AARP argued that its members will suffer irreparable harm because many of them will be unable to afford premium increases, forcing them to disclose confidential information they otherwise would not have shared.
The preliminary injunction AARP requested to block the rules "would have caused a great deal of additional uncertainty for employers in what are already uncertain times in the health and welfare benefits arena," said Garrett Fenton, an attorney with Miller & Chevalier in Washington, D.C.
No Irreparable Harm
AARP did not satisfy the high burden of showing irreparable harm if the rules weren't preliminarily barred. But the court made a point that it "was not, by any means, indicating that the EEOC had a substantial likelihood of success on the merits"—which is another hurdle that the plaintiffs must overcome to achieve an injunction. Instead, the opinion emphasized that the case raises significant questions at the intersection of the ADA, GINA, the Affordable Care Act (ACA) and the Health Insurance Portability and Accountability Act.
The court noted that one AARP member said he did not participate in his employer's wellness program in 2016 and, as a result, will be forced to pay a higher premium in 2017. He won't participate in the wellness program in 2017 either. A higher premium is economic harm, not irreparable harm, the court said. If the rules are permanently barred later in 2017, higher premiums imposed on this person while the rules were in effect could be reimbursed through premium adjustments, the court stated.

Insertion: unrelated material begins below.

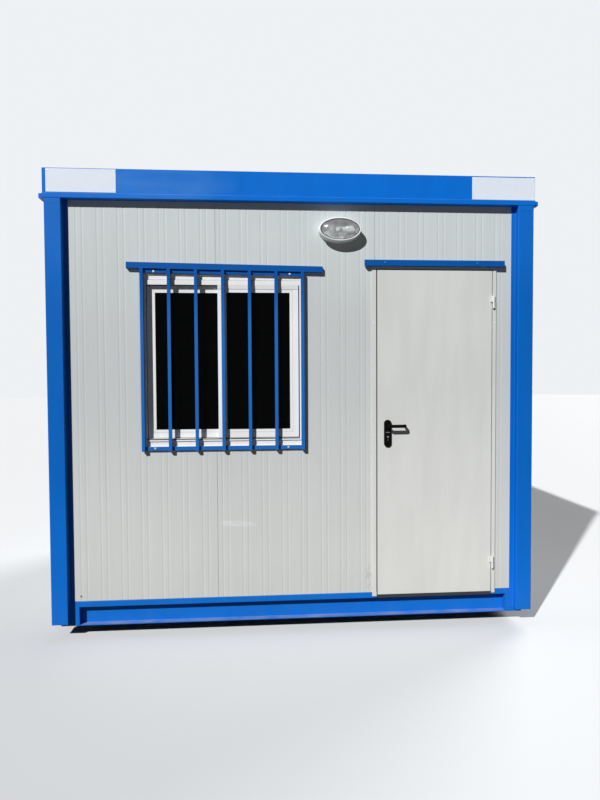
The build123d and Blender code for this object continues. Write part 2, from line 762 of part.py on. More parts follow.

So, "the case likely is far from over," Fenton said. "To be sure, AARP does face an uphill battle, as it can be very difficult, in general, to persuade a court to invalidate regulations implementing statutory provisions that are ambiguous or open to interpretation, in light of the strong judicial deference typically afforded to government agencies."
Employers Welcome the Ruling
The EEOC's rules have been largely welcome by employers since they "provide definitive guidance in an area that had been shrouded in uncertainty for several years," Fenton said.
So, the U.S. District Court for the District of Columbia's Dec. 29 ruling "is good news for employers," most of whom have planned and implemented wellness programs to comply with the new EEOC regulations, said Tiffany Downs, an attorney with FordHarrison in Atlanta.
Frank Morris Jr., an attorney with Epstein Becker Green in Washington, D.C., agreed that the decision is "excellent news for employers because an injunction at the very end of 2016 would have created chaos for wellness plans with plan years commencing on or after Jan. 1." He believes "the various factors that [the court] identified in denying a preliminary injunction strongly suggest that it will ultimately reject the request for a permanent injunction."
Wellness programs may be participatory, such as reimbursements for gym membership, or outcome-based, where rewards are offered if an employee satisfies a particular health goal such as reducing his or her cholesterol, noted Ilyse Schuman, an attorney with Littler in Washington, D.C., and co-chair of the Workplace Policy Institute, the firm's government affairs branch.
[SHRM members-only toolkit: Designing and Managing Wellness Programs]
While employers are glad the court did not rule in the other direction, she said, the wellness rules are inconsistent with ACA rules. So, the wellness rules might be re-evaluated after Democrats lose their majority among EEOC commissioners in July, she predicted.